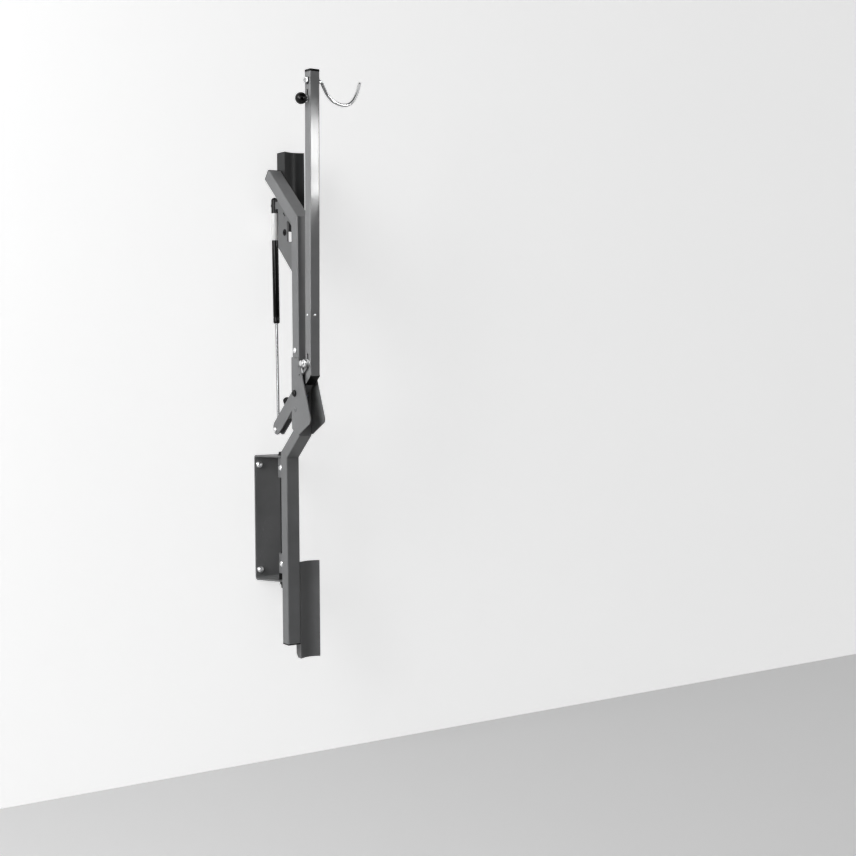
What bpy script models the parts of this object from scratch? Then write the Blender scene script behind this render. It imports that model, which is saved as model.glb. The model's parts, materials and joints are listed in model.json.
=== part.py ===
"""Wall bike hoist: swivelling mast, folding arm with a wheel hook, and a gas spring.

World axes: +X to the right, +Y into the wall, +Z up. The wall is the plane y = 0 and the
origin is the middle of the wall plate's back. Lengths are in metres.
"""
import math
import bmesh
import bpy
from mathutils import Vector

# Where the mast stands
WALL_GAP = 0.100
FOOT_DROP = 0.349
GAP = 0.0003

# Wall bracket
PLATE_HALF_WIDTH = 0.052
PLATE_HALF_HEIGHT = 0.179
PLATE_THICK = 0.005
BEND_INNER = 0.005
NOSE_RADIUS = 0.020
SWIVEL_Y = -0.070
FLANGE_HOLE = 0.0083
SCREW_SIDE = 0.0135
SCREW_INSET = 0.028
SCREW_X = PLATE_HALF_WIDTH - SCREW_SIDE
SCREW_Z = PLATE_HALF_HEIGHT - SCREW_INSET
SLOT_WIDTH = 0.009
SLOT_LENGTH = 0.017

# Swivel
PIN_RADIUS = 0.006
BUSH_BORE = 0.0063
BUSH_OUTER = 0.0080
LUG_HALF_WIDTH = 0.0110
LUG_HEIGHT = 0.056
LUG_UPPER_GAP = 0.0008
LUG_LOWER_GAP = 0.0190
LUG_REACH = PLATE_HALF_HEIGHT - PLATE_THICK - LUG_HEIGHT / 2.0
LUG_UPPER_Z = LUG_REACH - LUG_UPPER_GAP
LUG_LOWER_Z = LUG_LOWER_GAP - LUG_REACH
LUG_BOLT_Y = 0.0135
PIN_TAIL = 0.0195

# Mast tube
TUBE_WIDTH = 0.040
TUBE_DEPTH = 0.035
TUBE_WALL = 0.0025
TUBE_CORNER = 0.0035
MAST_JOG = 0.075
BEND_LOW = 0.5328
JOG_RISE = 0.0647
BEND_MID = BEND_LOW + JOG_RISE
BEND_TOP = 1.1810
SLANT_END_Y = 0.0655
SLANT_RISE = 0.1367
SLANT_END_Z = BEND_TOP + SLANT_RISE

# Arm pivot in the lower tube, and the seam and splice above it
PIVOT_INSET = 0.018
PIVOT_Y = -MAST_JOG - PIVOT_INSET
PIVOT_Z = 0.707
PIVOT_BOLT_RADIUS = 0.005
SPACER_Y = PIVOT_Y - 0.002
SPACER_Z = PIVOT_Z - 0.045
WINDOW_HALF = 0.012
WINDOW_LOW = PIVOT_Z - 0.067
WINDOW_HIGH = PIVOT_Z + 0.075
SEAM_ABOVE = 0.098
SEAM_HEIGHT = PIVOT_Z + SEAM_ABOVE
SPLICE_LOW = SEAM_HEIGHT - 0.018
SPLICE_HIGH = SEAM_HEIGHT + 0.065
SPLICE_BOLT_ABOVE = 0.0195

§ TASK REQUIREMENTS
Find every line that holds "from" and copy it.

§ ANSWER BELOW
What bpy script models the parts of this object from scratch? Then write the Blender scene script behind this render. It imports that model, which is saved as model.glb. The model's parts, materials and joints are listed in model.json.
from mathutils import Vector